Ele veio, ajoelhou, tendo cada um de nós colocado as duas mãos sobre a cabeça calva do padre.
– Oremos! Invoquemos o Senhor! – bramiu o meu progenitor.
Houve oração profunda, concentrada, potente. O padre fremia debaixo de nossas mãos, trepidava, pronunciava palavras desconexas. Terminando, meu pai avisou-o:
– Iremos daqui, para falar ao seu governador. Assim que for substituído, passe alguns dias longe das gentes, no seio da floresta, compreendeu?
Trêmulo ainda, o padre afirmou:
– Farei tudo a rigor! Senti que o Céu vinha sobre mim!...

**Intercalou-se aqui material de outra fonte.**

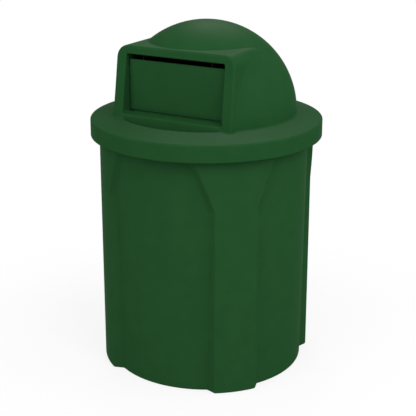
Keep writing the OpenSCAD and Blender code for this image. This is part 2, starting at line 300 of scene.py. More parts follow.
# %% Joining distances
def filleted(a, b, r):
    """The form that is in a or in b, with a hollow fillet of radius r where they meet."""
    return np.maximum(r, np.minimum(a, b)) - np.hypot(np.maximum(r - a, 0), np.maximum(r - b, 0))


def rounded(a, b, r):
    """The form that is in both a and b, with an edge of radius r where they meet."""
    return np.minimum(-r, np.maximum(a, b)) + np.hypot(np.maximum(r + a, 0), np.maximum(r + b, 0))


corner_depth = -float(filleted(0.0, 0.0, 10.0))
print("a fillet of 10 mm covers a square corner by", round(corner_depth, 2), "mm")

# %% [markdown]
# ## From distances to a mesh
# A grid of points is laid over the form, and the function is worked out only in blocks of it that
# lie near the surface. Each cell that the surface crosses gets one vertex, and each grid edge that
# it crosses gets one face: this is the method called surface nets. The vertices are then moved
# along the slope of the function until they lie on the surface. A remesh of a rough block would be
# shorter to write, but it rounds every edge alike, and here each has its own radius.

# %% The grid's cells
CORNERS = np.array([(i, j, k) for i in (0, 1) for j in (0, 1) for k in (0, 1)])
EDGES = [
    (a, b) for a in range(8) for b in range(a + 1, 8) if np.abs(CORNERS[a] - CORNERS[b]).sum() == 1
]
print("a cell has", len(CORNERS), "corners and", len(EDGES), "edges")

# %% Distances near the surface
BLOCK = 8  # nodes along a block, which is worked out or left rough as a whole
BATCH = 500  # blocks worked out together, to spare memory


def distances_near(form, low, step, count):
    """The function on a grid of nodes, worked out only in blocks near the surface."""
    blocks = [int(math.ceil(c / BLOCK)) for c in count]
    size = BLOCK * step
    centres = [low[a] + (np.arange(blocks[a]) + 0.5) * size for a in range(3)]
    rough = form(*np.meshgrid(*centres, indexing="ij"))
    values = np.repeat(np.repeat(np.repeat(rough, BLOCK, 0), BLOCK, 1), BLOCK, 2)
    near = np.argwhere(np.abs(rough) < size)
    offsets = np.stack(np.meshgrid(*[np.arange(BLOCK)] * 3, indexing="ij"), -1).reshape(-1, 3)
    for part in np.array_split(near, max(1, len(near) // BATCH)):
        index = (part[:, None, :] * BLOCK + offsets[None]).reshape(-1, 3)
        place = np.array(low) + index * step
        values[index[:, 0], index[:, 1], index[:, 2]] = form(place[:, 0], place[:, 1], place[:, 2])
    return values


print("a block holds", BLOCK**3, "points")

# %% Slope of the function
SLOPE_REACH = 0.05  # millimetres round a point at which the slope is measured
TINY = 1e-6  # keeps a division away from nothing
TURNS_OF_SLOPE = np.array([(1, 1, 1), (1, -1, -1), (-1, 1, -1), (-1, -1, 1)], float)


def slope_of(form, p):
    """The unit slope of the function at points p, the function itself and the slope's length."""
    total = np.zeros_like(p)
    mean = np.zeros(len(p))
    for t in TURNS_OF_SLOPE:
        q = p + t * SLOPE_REACH
        value = form(q[:, 0], q[:, 1], q[:, 2])
        total += value[:, None] * t
        mean += value / 4
    gradient = total / (4 * SLOPE_REACH)
    length = np.maximum(np.linalg.norm(gradient, axis=1), TINY)
    return gradient / length[:, None], mean, length


def settle(form, p, rounds, limit):
    """Moves points along the slope until they lie on the surface."""
    for _ in range(rounds):
        direction, value, length = slope_of(form, p)
        p = p - direction * np.clip(value / length, -limit, limit)[:, None]
    return p


ball = settle(lambda x, y, z: np.sqrt(x * x + y * y + z * z) - 10, np.array([[12.0, 0, 0]]), 3, 5)
print("a point 12 mm from the middle of a 10 mm ball settles at", round(float(ball[0, 0]), 3))


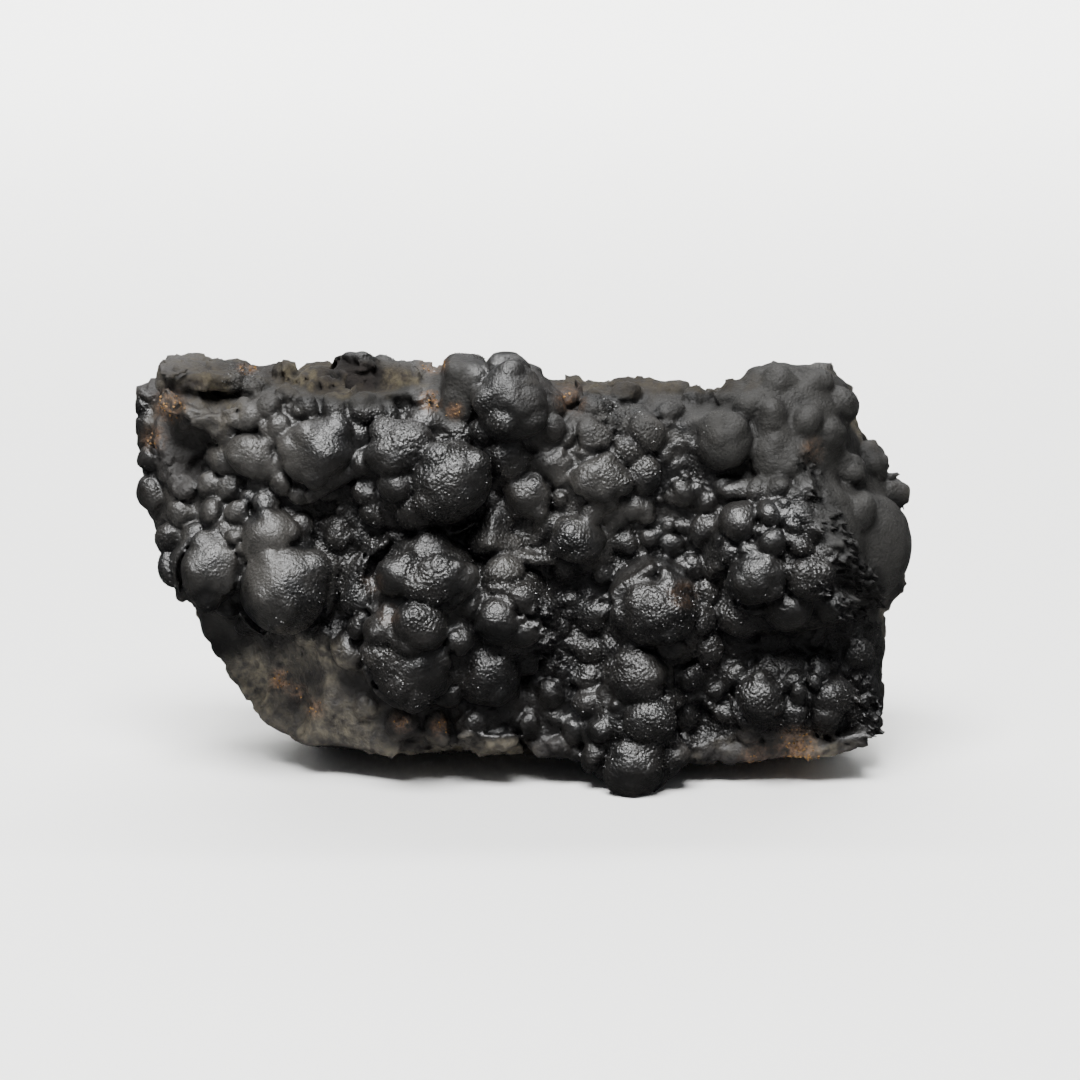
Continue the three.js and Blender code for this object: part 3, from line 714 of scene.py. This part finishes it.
def crust_relief(points, raised):
    """Packed domes: tall between the lobes, where they are hardly raised off the rock, low on
    them, and broad and shallow where the skin is satin."""
    u, v = to_sheet(points)
    satin, calm = patch_mask(u, v, SATIN_PATCHES), patch_mask(u, v, SMOOTH_PATCHES)
    between = np.clip(1.5 - raised / 1.1, 0, 1) * (1 - satin)
    waves = 0.2 * soft_noise(points, 3.6) + 0.06 * soft_noise(points, 1.5)
    patchy = np.clip(0.3 + 1.6 * soft_noise(points, 9.0), 0, 1)
    low = 0.24 * dome_noise(points, 3.2) + 0.2 * dome_noise(points, 1.5) * patchy - 0.25
    tall = 1.4 * dome_noise(points, 4.4) + 0.35 * dome_noise(points, 2.1) - 1.05
    broad = (1.0 * dome_noise(points, 5.0) - 0.6) * np.clip((v - 44) / 6, 0.15, 1)
    return waves + low * (1 - satin) * (1 - 0.75 * calm) + tall * between + broad * satin


def rock_relief(points):
    """Tilted chips of three sizes, lower where the rock parted along a plain break."""
    plain = patch_mask(*to_sheet(points), PLAIN_BREAKS) * (points[:, 1] < 30)
    chips = 1.0 * chip_noise(points, 8.0) + 0.5 * chip_noise(points, 3.6) - 0.2
    grains = 0.3 * chip_noise(points, 1.5) + 0.2 * soft_noise(points, 1.6)
    return chips * (1 - 0.7 * plain) + grains * (1 - 0.3 * plain)


def bend(field, band):
    """Bends the shape a little, so that nothing stays a true ball, box or plane."""
    cells, points = cells_near(field, band)
    shift = np.stack([0.55 * soft_noise(points, 6.5) + 0.12 * soft_noise(points, 2.6)
                      for _ in range(3)], axis=1)
    field[cells] = grid_sample(field, points + shift).astype(np.float32)


# Lobes of this radius and more carry knobs, which stand proud by so many of their radii.
KNOBBED_RADIUS = 3.9
BOLD_KNOBS = 0.09
FAINT_KNOBS = 0.03
KNOB_FILLET = 0.25
# Each knob is turned by this from the last, which spreads them evenly.
GOLDEN_ANGLE = 2.4


def knobs_on(rows, proud):
    """Low knobs spread over each larger lobe, in the same four numbers."""
    knobs = []
    for u, v, radius, _ in rows:
        if radius < KNOBBED_RADIUS:
            continue
        count = int(2 + 0.7 * radius)
        turn = rng.uniform(0, 2 * math.pi)
        for i in range(count):
            out = 0.86 * radius * math.sqrt((i + 0.4) / count) * rng.uniform(0.9, 1.1)
            angle = turn + GOLDEN_ANGLE * i + rng.uniform(-0.3, 0.3)
            knobs.append([u + out * math.cos(angle), v + out * math.sin(angle),
                          radius * rng.uniform(0.36, 0.56), proud * rng.uniform(0.6, 1.5)])
    return knobs


# Lobes strewn between the listed ones, none of them deep in behind or on the very top.
FILL_TRIES = 1500
FILL_RADII = (1.0, 2.6)
FILL_PROUD = (0.15, 0.45)
FILL_DEEPEST = 21
FILL_TOP = 67.5


def filling_lobes(rows):
    """Small lobes that fill what the listed ones leave open, in the same four numbers."""
    taken = np.array([row[:3] for row in rows], dtype=float)
    filled = []
    tries = zip(rng.uniform(-64, 64, FILL_TRIES), rng.uniform(4, 73, FILL_TRIES),
                rng.uniform(0, 1, FILL_TRIES), rng.uniform(*FILL_PROUD, FILL_TRIES))
    for u, v, pick, proud in tries:
        radius = FILL_RADII[0] + (FILL_RADII[1] - FILL_RADII[0]) * pick**1.6
        room = np.hypot(taken[:, 0] - u, taken[:, 1] - v) - 0.93 * taken[:, 2]
        if room.min() > 0.62 * radius:
            filled.append([u, v, radius, proud])
            taken = np.vstack([taken, [u, v, radius]])
    filled = np.array(filled)
    bare = patch_mask(filled[:, 0], filled[:, 1], BARE_PATCHES)
    satin = patch_mask(filled[:, 0], filled[:, 1], SATIN_PATCHES)
    return filled[(bare < 0.5) & (satin < 0.5) & (filled[:, 0] < 57)]


def specimen_field():
    rock = broken_rock()
    field = rock.copy()
    listed = [*LEFT_LOBES, *TOP_LEFT_LOBES, *SECOND_LOBES, *CROWN_LOBES, *LEADING_LOBES,
              *MIDDLE_LOBES, *LOW_LOBES, *SATIN_LOBES, *RIDGE_LOBES]
    add_lobes(field, rock, listed)
    fill = filling_lobes([*listed, *FINE_LOBES])
    depth, hit = face_depth(rock, fill[:, 0], fill[:, 1])
    fill = fill[hit & (depth < FILL_DEEPEST) & (fill[:, 1] < FILL_TOP)]
    add_lobes(field, rock, [*FINE_LOBES, *fill], FINE_SWELL)
    for u, v, long, high, turn, proud in OVAL_LOBES:
        depth = depth_at(rock, u, v)
        deep = min(long, high)
        add_oval(field, place(u, v, depth + deep * (1 - proud)), (long, high, deep), turn)
    bold = [*SECOND_LOBES, *CROWN_LOBES, *LEADING_LOBES, *MIDDLE_LOBES, *LOW_LOBES, *RIDGE_LOBES]
    ovals = [[u, v, (long + high) / 2, proud] for u, v, long, high, _, proud in OVAL_LOBES]
    faint = knobs_on([*LEFT_LOBES, *TOP_LEFT_LOBES, *SATIN_LOBES], FAINT_KNOBS)
    knobs = [*knobs_on([*bold, *ovals], BOLD_KNOBS), *faint]
    add_lobes(field, field.copy(), knobs, 1.0, KNOB_FILLET)
    add_lobes(field, rock, SATIN_BALL, 1.0)
    for u, v, y, long, high, deep, turn in SLABS:
        halves = (long * SLAB_TRIM, high * SLAB_TRIM, deep * SLAB_TRIM)
        add_slab(field, place(u, v, y), halves, turn)
    depth = depth_at(rock, *POINT_FOOT)
    add_hull(field, places([[u, v, depth + y] for u, v, y in POINT]))
    for u, v, radius, turn in PEAKS:
        depth = depth_at(rock, u, v)
        add_peak(field, place(u, v, depth - 0.3 * radius), radius, turn)
    for u, v, radius, proud, thickness, first, last in SHELLS:
        depth = depth_at(rock, u, v)
        middle = place(u, v, depth + radius * (1 - proud) * 0.9)
        add_shell(field, middle, radius, thickness, first, last)
    bend(field, BAND + 0.6)
    roughen(field, rock, BAND)
    add_combs(field)
    return field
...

Fizemos a despedida e nos fomos, para avisar o chefe da região. Apesar de tamanha inferioridade, apesar da truculência a reinar em tudo e para tudo, a ordem em tudo se cumpria. Nada mais do que um lugar ensombrado para almas ensombradas. Estavam, porém, ligados ao Poder Supremo, não apenas por força da gênese, mas em virtude das observâncias postas em prática, da vontade de acertar. E como poderiam subir, melhorar, conseguir oportunidades, espíritos assim chafurdados no erro e nos tremendos crimes? Como acertar, sem ser lentamente, penosamente?
Foi assim que terminou aquela grande viagem. Adiante direi, como foram concatenadas estas informações, estes registros, a fim de serem relatados.